◆ Your objective ◆
Copy exactly, please, the lines of the data from its start through the line containing "module inlet_plate_right() hang()".

◆ Data segment ◆

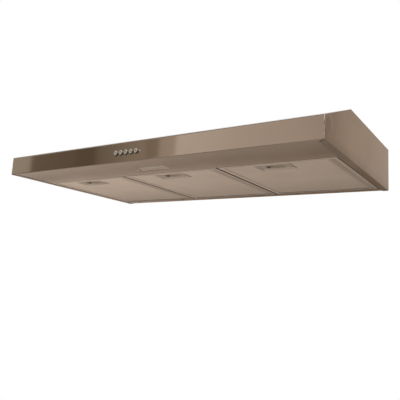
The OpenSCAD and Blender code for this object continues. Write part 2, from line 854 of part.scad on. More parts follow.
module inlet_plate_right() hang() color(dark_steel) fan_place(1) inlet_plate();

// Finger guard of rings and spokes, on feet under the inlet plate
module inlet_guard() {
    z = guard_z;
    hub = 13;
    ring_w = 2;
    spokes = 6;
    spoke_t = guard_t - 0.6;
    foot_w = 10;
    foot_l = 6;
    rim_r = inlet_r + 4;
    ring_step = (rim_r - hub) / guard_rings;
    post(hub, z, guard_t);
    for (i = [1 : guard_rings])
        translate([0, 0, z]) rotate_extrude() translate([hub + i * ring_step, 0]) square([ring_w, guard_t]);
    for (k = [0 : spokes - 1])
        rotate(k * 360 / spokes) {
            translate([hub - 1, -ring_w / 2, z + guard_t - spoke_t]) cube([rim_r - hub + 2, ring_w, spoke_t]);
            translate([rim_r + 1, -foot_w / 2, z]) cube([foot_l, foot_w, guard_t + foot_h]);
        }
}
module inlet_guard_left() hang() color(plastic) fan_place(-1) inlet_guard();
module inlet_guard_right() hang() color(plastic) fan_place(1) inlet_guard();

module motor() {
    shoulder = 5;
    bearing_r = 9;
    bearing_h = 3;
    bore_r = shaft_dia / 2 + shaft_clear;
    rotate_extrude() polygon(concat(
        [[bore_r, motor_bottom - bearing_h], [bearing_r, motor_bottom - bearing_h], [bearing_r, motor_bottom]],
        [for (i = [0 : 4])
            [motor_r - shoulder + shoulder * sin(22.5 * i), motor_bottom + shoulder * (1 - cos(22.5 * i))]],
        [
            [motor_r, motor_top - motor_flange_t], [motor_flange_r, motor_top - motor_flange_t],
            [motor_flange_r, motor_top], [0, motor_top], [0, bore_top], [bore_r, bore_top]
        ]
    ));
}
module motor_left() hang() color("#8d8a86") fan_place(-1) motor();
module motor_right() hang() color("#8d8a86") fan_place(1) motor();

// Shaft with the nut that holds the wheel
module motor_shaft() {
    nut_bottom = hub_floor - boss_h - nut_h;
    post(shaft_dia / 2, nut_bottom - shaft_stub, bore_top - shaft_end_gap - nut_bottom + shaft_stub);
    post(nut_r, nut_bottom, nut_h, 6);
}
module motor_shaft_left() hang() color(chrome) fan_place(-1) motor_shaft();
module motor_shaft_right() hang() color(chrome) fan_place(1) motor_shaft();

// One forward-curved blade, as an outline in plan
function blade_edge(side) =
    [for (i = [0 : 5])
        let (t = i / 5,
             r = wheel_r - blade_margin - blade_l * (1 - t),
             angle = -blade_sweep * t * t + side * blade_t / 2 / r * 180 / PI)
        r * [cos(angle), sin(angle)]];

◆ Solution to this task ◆
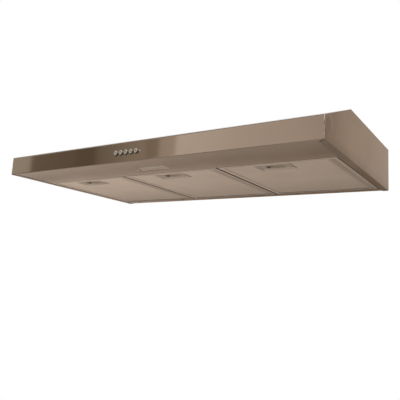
The OpenSCAD and Blender code for this object continues. Write part 2, from line 854 of part.scad on. More parts follow.
module inlet_plate_right() hang() color(dark_steel) fan_place(1) inlet_plate();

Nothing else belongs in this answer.